SARS Tightens Tax Residency Rules for South Africans Abroad; Experts Warn of Stricter Scru
Mzansi Life

SARS Tightens Tax Residency Rules for South Africans Abroad; Experts Warn of Stricter Scru

South African tax authority shifts to fact-based assessment of expatriate residency claims.

South Africa’s Revenue Service is applying a more exacting standard when evaluating whether South Africans living abroad qualify as non-residents for tax purposes, moving well beyond routine documentation reviews. The shift reflects a fundamental change in how the agency assesses tax residency, according to tax specialists tracking the regulator’s enforcement posture.

Delano Abdoll, Legal Manager for Cross-Border Taxation at Tax Consulting South Africa, notes that SARS has begun conducting what amounts to a comprehensive residency analysis rather than accepting formal proof such as tax residency certificates at face value. The agency now examines the actual circumstances of taxpayers’ lives abroad, not merely the fact of physical departure from South Africa.

A recent case illustrates the expanded investigative approach. Rather than limiting its inquiry to when and how a taxpayer left the country, SARS examined family ties, financial interests, employment arrangements and the location of personal belongings. The breadth of that investigation signals a deliberate shift toward what Abdoll describes as a fact-based determination of tax residency, particularly in cases governed by double tax agreements.

The questions SARS posed extended across multiple dimensions of a taxpayer’s life. The agency sought information about the taxpayer’s intention when leaving South Africa, their most fixed and settled place of residence, their habitual abode and day-to-day lifestyle, and the location of their business and personal interests. SARS also inquired into the location of the taxpayer’s spouse and family’s interests, employment arrangements and contract terms, banking relationships and financial interests, immigration and residency status in the foreign country, the location of personal belongings, social and cultural connections, and whether permanent residence or citizenship had been sought abroad.

The scope of these 17 questions reflects an approach grounded in international treaty tie-breaker provisions, which use multiple factors to determine which country holds the stronger claim to tax residency.
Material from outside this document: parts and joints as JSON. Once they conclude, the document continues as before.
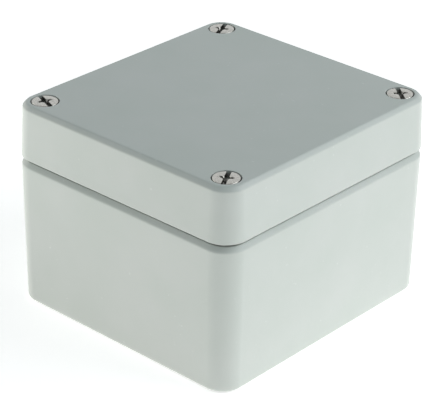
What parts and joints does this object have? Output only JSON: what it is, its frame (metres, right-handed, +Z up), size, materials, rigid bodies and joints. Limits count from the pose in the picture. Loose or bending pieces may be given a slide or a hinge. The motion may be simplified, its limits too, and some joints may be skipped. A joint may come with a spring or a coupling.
{
  "type": "die cast aluminium box",
  "caption": "Sealed rectangular die cast aluminium enclosure with a screwed lid, grey powder coat, gasket, captive corner screws and an earth terminal.",
  "frame": {"origin": "centre of the base casting's underside", "axes": "+X along the 75 mm width, +Y along the 80 mm depth to the rear, +Z up through the lid"},
  "size_m": [0.075, 0.08, 0.057],
  "materials": {
    "powder_coat": "satin",
    "gasket_rubber": "matte",
    "steel": "polished",
    "brass": "satin"
  },
  "bodies": {
    "base": {"base_casting": "powder_coat"},
    "lid": {"lid_casting": "powder_coat", "lid_gasket": "gasket_rubber"},
    "clip_front_left": {"screw_clip_front_left": "steel"},
    "screw_front_left": {"lid_screw_front_left": "steel"},
    "clip_front_right": {"screw_clip_front_right": "steel"},
    "screw_front_right": {"lid_screw_front_right": "steel"},
    "clip_rear_right": {"screw_clip_rear_right": "steel"},
    "screw_rear_right": {"lid_screw_rear_right": "steel"},
    "clip_rear_left": {"screw_clip_rear_left": "steel"},
    "screw_rear_left": {"lid_screw_rear_left": "steel"},
    "earth_stack": {"earth_clamp": "brass", "earth_spring_washer": "steel"},
    "earth_screw_body": {"earth_screw": "brass"}
  },
  "joints": [
    {"name": "lid_lift", "type": "slide", "parent": "base", "child": "lid", "axis": [0, 0, 1], "range_m": [0, 0.06]},
    {"name": "screw_rise_front_left", "type": "slide", "parent": "lid", "child": "clip_front_left", "axis": [0, 0, 1], "range_m": [0, 0.007]},
    {"name": "screw_turn_front_left", "type": "hinge", "parent": "clip_front_left", "child": "screw_front_left", "pos_m": [-0.0311, -0.0336, 0.05], "axis": [0, 0, 1], "range_deg": [0, 3600]},
    {"name": "screw_rise_front_right", "type": "slide", "parent": "lid", "child": "clip_front_right", "axis": [0, 0, 1], "range_m": [0, 0.007]},
    {"name": "screw_turn_front_right", "type": "hinge", "parent": "clip_front_right", "child": "screw_front_right", "pos_m": [0.0311, -0.0336, 0.05], "axis": [0, 0, 1], "range_deg": [0, 3600]},
    {"name": "screw_rise_rear_right", "type": "slide", "parent": "lid", "child": "clip_rear_right", "axis": [0, 0, 1], "range_m": [0, 0.007]},
    {"name": "screw_turn_rear_right", "type": "hinge", "parent": "clip_rear_right", "child": "screw_rear_right", "pos_m": [0.0311, 0.0336, 0.05], "axis": [0, 0, 1], "range_deg": [0, 3600]},
    {"name": "screw_rise_rear_left", "type": "slide", "parent": "lid", "child": "clip_rear_left", "axis": [0, 0, 1], "range_m": [0, 0.007]},
    {"name": "screw_turn_rear_left", "type": "hinge", "parent": "clip_rear_left", "child": "screw_rear_left", "pos_m": [-0.0311, 0.0336, 0.05], "axis": [0, 0, 1], "range_deg": [0, 3600]},
    {"name": "earth_rise", "type": "slide", "parent": "base", "child": "earth_stack", "axis": [0, 0, 1], "range_m": [0, 0.002]},
    {"name": "earth_turn", "type": "hinge", "parent": "earth_stack", "child": "earth_screw_body", "pos_m": [0, -0.0305, 0.009], "axis": [0, 0, 1], "range_deg": [0, 1029]}
  ],
  "couplings": [
    {"joint": "screw_turn_front_left", "follows": "screw_rise_front_left", "rad_per_m": 8976},
    {"joint": "screw_turn_front_right", "follows": "screw_rise_front_right", "rad_per_m": 8976},
    {"joint": "screw_turn_rear_right", "follows": "screw_rise_rear_right", "rad_per_m": 8976},
    {"joint": "screw_turn_rear_left", "follows": "screw_rise_rear_left", "rad_per_m": 8976},
    {"joint": "earth_turn", "follows": "earth_rise", "rad_per_m": 8976}
  ]
}
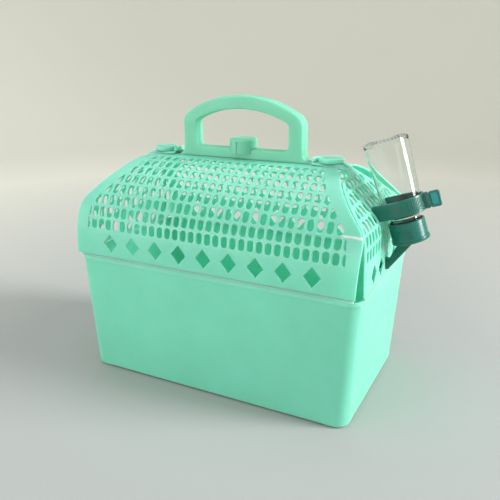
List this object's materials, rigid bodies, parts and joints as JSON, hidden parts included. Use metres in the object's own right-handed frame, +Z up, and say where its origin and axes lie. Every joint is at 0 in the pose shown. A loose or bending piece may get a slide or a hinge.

This represents a departure from SARS’s historical reliance on formal documentation. Where the agency once accepted departure records and tax residency certificates as sufficient proof, it now emphasizes where a person’s actual life is centered. That distinction matters significantly for expatriates who assume that leaving South Africa automatically ends their tax residency status.

Abdoll cautions against this common misconception. Physical departure, while important, constitutes only one element of the overall analysis. A taxpayer may have relocated abroad but retained significant personal, economic or family connections to South Africa, and those connections can affect their residency status under the agency’s current approach. The application of treaty tie-breaker principles in practice means that factors such as family location, financial interests, habitual residence and personal ties now carry substantial weight in SARS’s determinations.

Meanwhile, the regulatory shift carries direct implications for South Africans abroad who seek formal confirmation of their non-resident tax status, often viewed as a final step in the tax emigration process. Taxpayers should expect detailed scrutiny of their circumstances and be prepared to demonstrate that their center of life has genuinely moved beyond South African borders.

The revenue service’s intensified focus on comprehensive residency analysis suggests the agency is taking a more rigorous approach to preventing tax avoidance through non-residency claims that lack substantive factual support. Whether SARS will codify this expanded framework into formal guidance, or continue applying it case by case, remains an open question for tax practitioners and expatriates alike.

Q&A

What change has SARS made in how it evaluates tax residency for South Africans living abroad?

SARS has shifted from accepting formal documentation such as tax residency certificates to conducting comprehensive residency analysis based on the actual circumstances of taxpayers' lives, including family ties, financial interests, employment arrangements and personal connections.

What are the 17 factors SARS now examines when determining tax residency?

SARS examines intention when leaving South Africa, most fixed and settled place of residence, habitual abode and day-to-day lifestyle, location of business and personal interests, spouse and family interests, employment arrangements and contract terms, banking relationships and financial interests, immigration and residency status in the foreign country, location of personal belongings, social and cultural connections, and whether permanent residence or citizenship has been sought abroad.

Why does physical departure from South Africa no longer guarantee non-resident tax status?

Under SARS's current approach grounded in international treaty tie-breaker provisions, physical departure is only one element of the overall analysis. A taxpayer may have relocated abroad but retained significant personal, economic or family connections to South Africa, and those connections can affect their residency status.

What does the regulatory shift suggest about SARS's enforcement priorities?

The intensified focus on comprehensive residency analysis suggests SARS is taking a more rigorous approach to preventing tax avoidance through non-residency claims that lack substantive factual support.